A lot has happened in January. For one, I started back to school. For two, my babygirl got hurt and had her first round of stitches ever. For three, I fell in love with my job probably harder than I was before, in one night.
School is alright. I'm only taking one class right now, and it's a multicultural class. It has made for some interesting discussions at home, because my readings are about the stages of determining your racial identity (which is particularly interesting considering our biracial children), and my husband just happens to be reading a Barack Obama biography and the different things that he went through.. trying to navigate our children's identities is going to be a nice little challenge for us, I think, all things considered. I was telling B the other day... the majority of those that our kids are around are black - school/daycare, church, family, etc. But most often if an outsider looks at them, they will classify them as white... considering that it is obvious that they are mixed with something... but most definitely have white features, if some of the rest are unable to be classified without asking to be sure. And then comes the question, what are you more swayed by, who you identify with because you are surrounded by them, or where society places you? In a dream world, of course, they wouldn't have to "choose," but we can't be naive to think that they won't go through stages of questioning and evaluating things, and we as parents will have to handle that as it comes. I know this topic makes people uncomfortable, but I think this is going to be something that we really have to be aware of as our kids grow, and be open to the conversations and the questions regarding race.
Moving on.... Little Jae got hurt running around a couple of weeks ago. She took a nice fall into the bottom, metal rung of a chair at church. Her lip got split open, and one of her top front teeth got pushed back in her mouth. So, she got stitches, which was HUGELY traumatic for both of us. Honestly, I think it was worse for me, and I'm not just being sensitive. She screamed and cried and was so obviously scared. She screamed for me and then just looked at me with these horribly accusing eyes, as though I was LETTING these horrible people torture her for no reason. And then?? And then she started crying out for daddy instead. As though I had failed her. It broke my heart into a million pieces.

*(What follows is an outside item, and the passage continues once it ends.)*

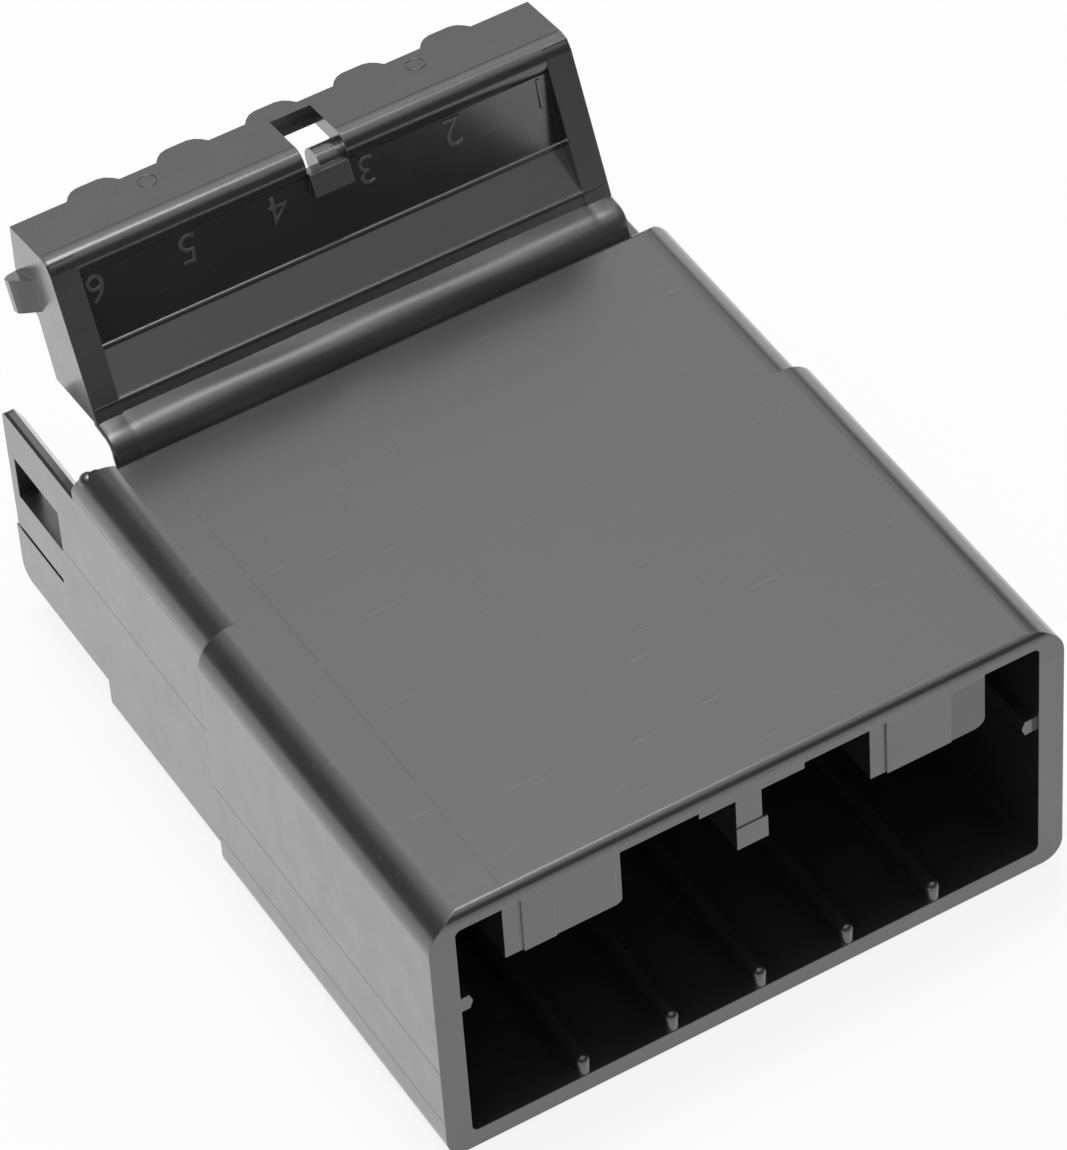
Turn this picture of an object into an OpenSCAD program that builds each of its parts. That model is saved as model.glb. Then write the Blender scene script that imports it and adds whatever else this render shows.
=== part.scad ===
// Twelve-way wire to board connector housing with a hinged rear cover.
// One nylon moulding: a hooded body with two side arms, a thin living hinge and a cover, shown with the cover open.
// X runs across the housing, Y from the mouth to the rear, Z up. Millimetres.

/* [Hood] */
// Width of the hood across its side faces
hood_w = 29.6; // [28:0.1:32]
// Height of the housing
hood_h = 13.9; // [13:0.1:15]
// Depth of the hood from the mouth to its rear step
hood_d = 18.5; // [17:0.1:20]
// Thickness of the side walls
side_wall = 1.2; // [1:0.05:1.4]
// Thickness of the floor
floor_t = 0.95; // [0.8:0.05:1.1]
// Thickness of the top wall
top_t = 0.8; // [0.7:0.05:1]
// Radius of the long top edges
top_r = 1.6; // [1:0.1:1.8]
// Radius of the long bottom edges of the hood
bottom_r = 1; // [0.8:0.1:1.4]
// Radius of the top edge at the mouth
lip_r = 0.45; // [0.3:0.05:0.6]

/* [Rear body] */
// How far the hood stands proud of the rear body on each side
body_step = 0.46; // [0.3:0.02:0.6]
// Distance from the mouth to the rear end of the body
body_d = 29.15; // [28:0.05:31]
// Radius of the top edge at the rear, under the living hinge
rear_r = 0.3; // [0.2:0.05:0.4]

/* [Contacts] */
// Columns of contact cavities
columns = 6; // [4:1:6]
// Distance between two columns
pitch = 4.2; // [4:0.1:4.3]
// Distance between the two rows
row_pitch = 4.7; // [4.5:0.1:5]
// Height of the lower row's centre line
row_z = 3.2; // [3:0.1:3.5]
// Width of a cavity at the rear
cavity_w = 3.3; // [2.8:0.1:3.4]
// Height of a cavity at the rear
cavity_h = 3.5; // [3:0.1:3.7]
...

At that point, we were also told by the pediatric dentist that her tooth would need pulled. I opted not to do that the same day, and to go back another time, as she had been through a lot already. When we went back, they decided it wasn't necessary to pull it and that it wasn't effecting her permanent tooth. Score! I was told to keep an eye out for infection or nerve damage, which would take the form of sores in her mouth or the tooth turning discolored. Well, fast forward two weeks... and yesterday I notice that her tooth is pretty much grey. Sigh. So I will have to call them tomorrow and make an appointment to get her tooth extracted. For real this time. Boo!
As far as my job goes... I don't even know where to start. We have been working to start support groups for the parents that we work with, in order for them to have support systems within their communities. With our clientele, there are often a lot of barriers - they often have no transportation, may or may not have support to watch their children, sometimes don't even have food to eat each day. Well, part of the planning for this effort was to reduce the barriers so that they could come and be listened to, and share. We transported them to our office, provided childcare, and got local restaurants to donate food to these families that may not have otherwise eaten. It was a huge effort to plan, but awesome right? Not only that, but once the group started, the ways in which these people were able to open up about what they had been through was so impactful for everyone. It is just awesome to be able to really feel like you are making a difference to them. Just listening to them, and letting them relate to one another's experiences was so huge... I loved every minute of it, and it was so powerful. It was yet another way that reminded me why I moved to this path.
I have more to write about, not least of which is my adorable new nephew that was born prematurely a couple of weeks ago (and is doing AWESOME), but I'm sick today - the weather is finally catching up to me, I think - so I'm going to go lay down while these kids watch a movie. I hope you all are doing well so far in this new year.